O horizonte de ação do acordo ainda parece muito dilatado, com reduções ainda lentas diante do alvo de 2°C ou menos. Quais as chances de as metas de redução ficarem mais restritivas nos próximos anos?

O norte foi dado pelo acordo. Cabe agora cobrar dos governos que adequem suas promessas à lógica do 1,5°C de limite de aquecimento global. Muitos países – dentre eles o Brasil – não consideraram este limite na construção de suas propostas de metas para as pretendidas contribuições nacionalmente determinadas

(INDCs), e na sua própria análise do nível de ambição das metas propostas. Cumprir com o que foi acordado em Paris começa pela adequação dos compromissos dos países para 2025 e 2030, pois sabemos que as metas propostas nos levam para um mundo pelo menos 3°C mais quente. A própria Convenção irá realizar análises sobre o impacto agregado das INDCs antes de 2020 e um estudo sobre o que poderia acontecer com um aquecimento global que ultrapassa os 1,5°C. Mas as respostas dos países a todas estas cobranças é voluntária. E este é o ponto mais frágil de muitas das provisões do acordo.

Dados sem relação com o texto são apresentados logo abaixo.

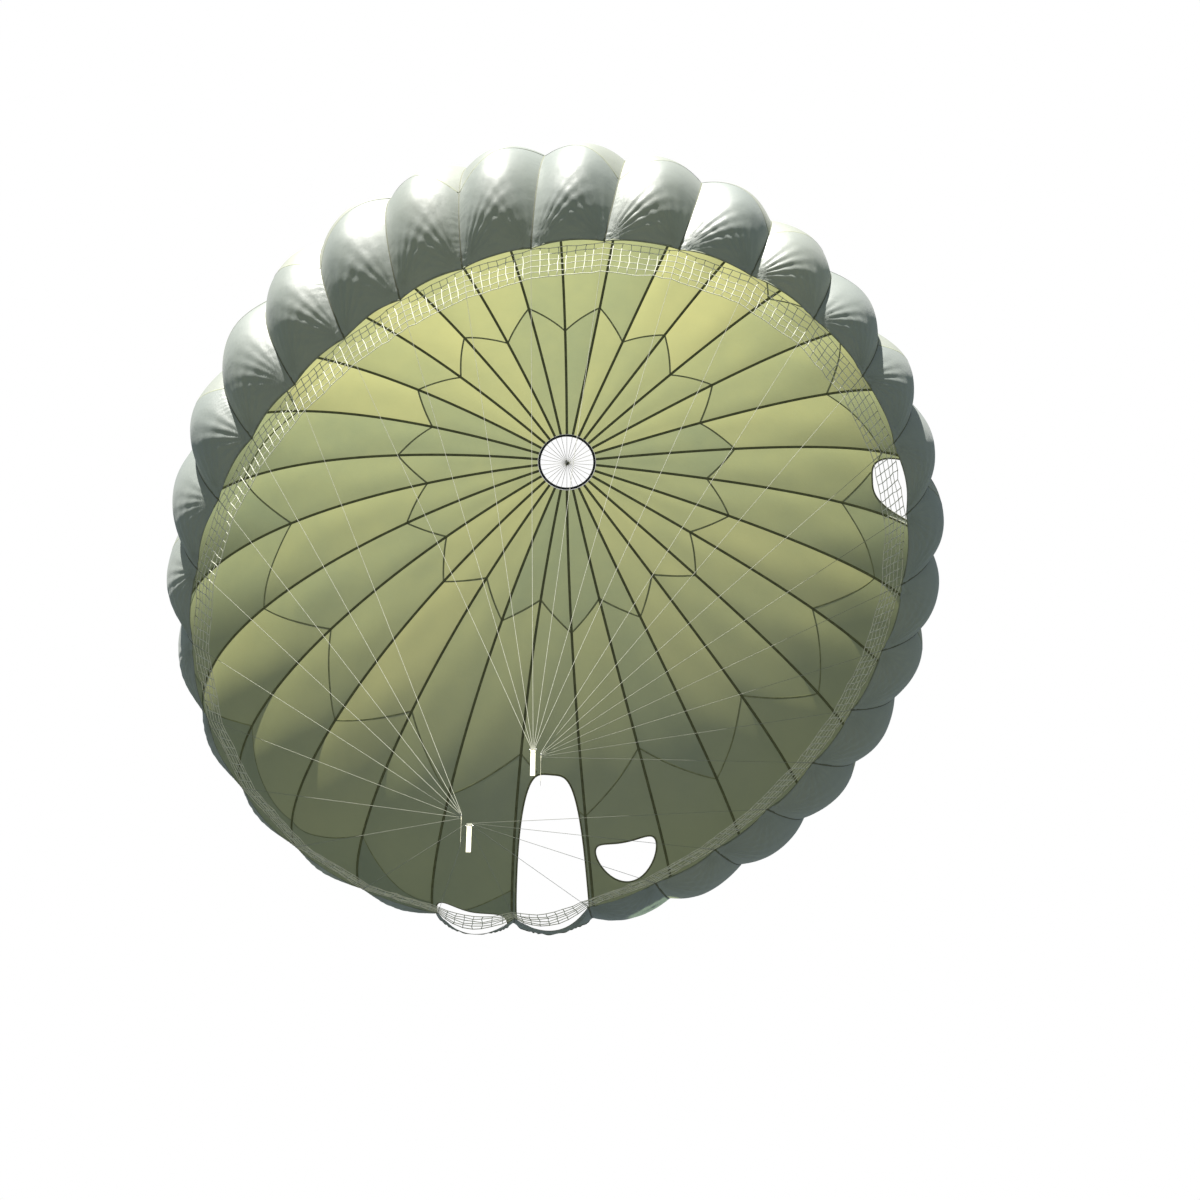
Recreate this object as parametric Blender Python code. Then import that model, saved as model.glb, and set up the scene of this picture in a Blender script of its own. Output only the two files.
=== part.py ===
"""An open round parachute: thirty gores, fifteen through lines, a vent band, a skirt net, links and risers.

Metres, +Z up. The origin is where the lines cross in the vent, and the canopy and its lines hang below it.
Bearings are degrees counted from +X towards -Y, so that bearing 90 points along -Y.
"""

from math import asin, atan2, cos, degrees, radians, sin, sqrt

import bmesh
import bpy
from mathutils import Vector

# Driving sizes of the inflated canopy.
GORES = 30
GORE_STEP = 360 / GORES
FULL_RADIUS = 3.7
CROWN_HEIGHT = 2.49
VENT_RADIUS = 0.285
SKIRT_ANGLE = 106.7
CLOTH = 0.0015

# The flying canopy isn't even: its seams turn a little on their way down, and its skirt has slid to one
# side, is drawn in and is oval. Above the skirt the canopy is a little longer along Y than along X.
SKIRT_SLIDE = Vector((-0.157, 0.28, 0))
SLIDE_POWER = 3
DRAW_IN = 0.06
OVAL = 0.074
OVAL_BEARING = 38
OVAL_POWER = 7.4
GIRTH = 0.024
TWIST = 4.7
BUNCH = 1.85
BUNCH_BEARING = -70
TWIST_POWER = 0.9

# Lines, and the gap that keeps the cloth clear of them.
LINE_DIAMETER = 0.004
SEAM_GAP = 0.003
CROSSING_STEP = 0.005
LINE_DROP = 7.12
LOAD_SWING = Vector((-0.393, -0.2, 0))

# Links and risers. FIT is the gap between pieces that touch.
FIT = 0.0004
SHOULDER_HALF = 0.40
SHOULDER_BEARING = 45
LINK_OFFSET = 0.07
LINK_WIDTH = 0.066
LINK_HEIGHT = 0.036
LINK_ROD = 0.006
LINK_CORNER = 0.009
WINDOW_CORNER = 0.003
CORNER_STEPS = 3
LINE_PITCH = 0.0066
LINE_LEAD = 0.05
RISER_LENGTH = 0.76
RISER_WIDTH = 0.044
RISER_THICK = 0.004
EYE_RADIUS = LINK_ROD / sqrt(2) + FIT
EYE_START = -60
EYE_SWEEP = 300
EYE_STEPS = 11
EYE_FOOT = (260, 280)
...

Como o senhor avalia o papel da iniciativa privada? É um movimento já forte o suficiente para acelerar a redução de emissões, mesmo em emergentes como China e Índia?

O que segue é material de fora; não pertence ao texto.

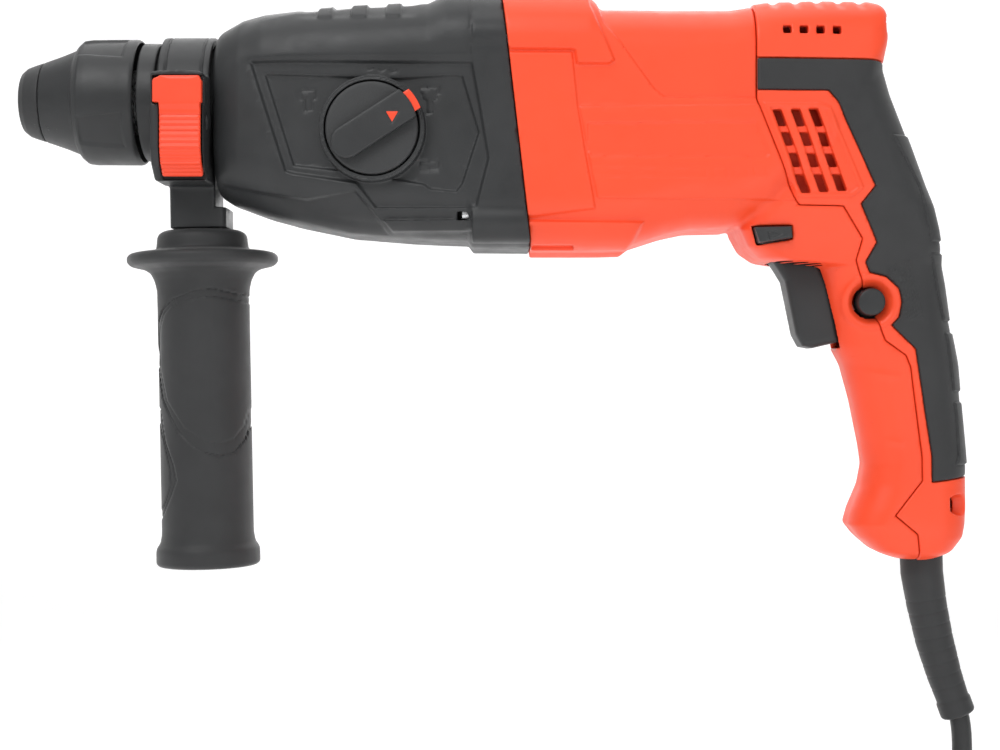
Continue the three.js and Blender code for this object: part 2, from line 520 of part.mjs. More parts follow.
function ballBearing(name, bearing, z) {
  const shape = tubeX(bearing.radius, bearing.bore, bearing.x, bearing.x + bearing.width, 0, z, 20);
  piece(motor, name, shape, FINISH.steel);
}
ballBearing('armature_front_bearing', BALL_BEARING.motorFront, MOTOR_Z);
ballBearing('armature_rear_bearing', BALL_BEARING.motorRear, MOTOR_Z);
ballBearing('countershaft_rear_bearing', BALL_BEARING.shaftRear, COUNTERSHAFT_Z);

const cupFloor = rear.x + rear.width + GAP;
piece(motor, 'brush_bridge', cut(
  join(
    rodX(rear.radius + 2.2, rear.x - 1, cupFloor + 2, 0, MOTOR_Z, 20),
    rodX(MOTOR.statorRadius - 2, rear.x - 1, rear.x + 1.4, 0, MOTOR_Z),
  ),
  rodX(rear.radius + GAP, rear.x - 2, cupFloor, 0, MOTOR_Z, 20),
  rodX(4.4, cupFloor - 1, cupFloor + 3, 0, MOTOR_Z, 12),
), FINISH.plastic);

// ---------------------------------------------------------------- housings

const body = assembly();
const caseJoint = (shift) => [
  [CASE_JOINT.topX + shift, CASE_JOINT.topZ + 20], [CASE_JOINT.topX + shift, CASE_JOINT.topZ],
  [CASE_JOINT.bottomX + shift, CASE_JOINT.bottomZ], [CASE_JOINT.bottomX + shift, -BIG],
];
const ahead = (line) => plate([...line, [-20, line.at(-1)[1]], [-20, line[0][1]]], -BIG, BIG);
const behind = (line) => plate([...line, [420, line.at(-1)[1]], [420, line[0][1]]], -BIG, BIG);
const slid = (line, shift) => line.map(([x, z]) => [x + shift, z]);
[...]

O setor privado tem-se engajado cada vez mais no debate sobre mudanças climáticas. À exceção de alguns setores, como o dos combustíveis fósseis, condenados à “extinção” pelo objetivo de 1,5°C de limite de aquecimento global, quase todos têm se engajado de forma crescente no debate, pois já perceberam que mudanças climáticas é uma questão-chave para a análise dos riscos de seus investimentos e o seu enfrentamento traz muitas oportunidades, de aumento de eficiência, por exemplo. Trata-se de uma questão que, se não levada em conta e de forma estratégica, ameaça a competitividade e própria sobrevivência dos negócios. China e Índia, embora estejam em crescimento rápido de suas economias e de suas emissões, são países que direcionam investimentos em escala para, por exemplo, energia limpa, como a solar. Nos próximos 8 a 10 anos, serão os países com maior capacidade instalada de energia solar no mundo.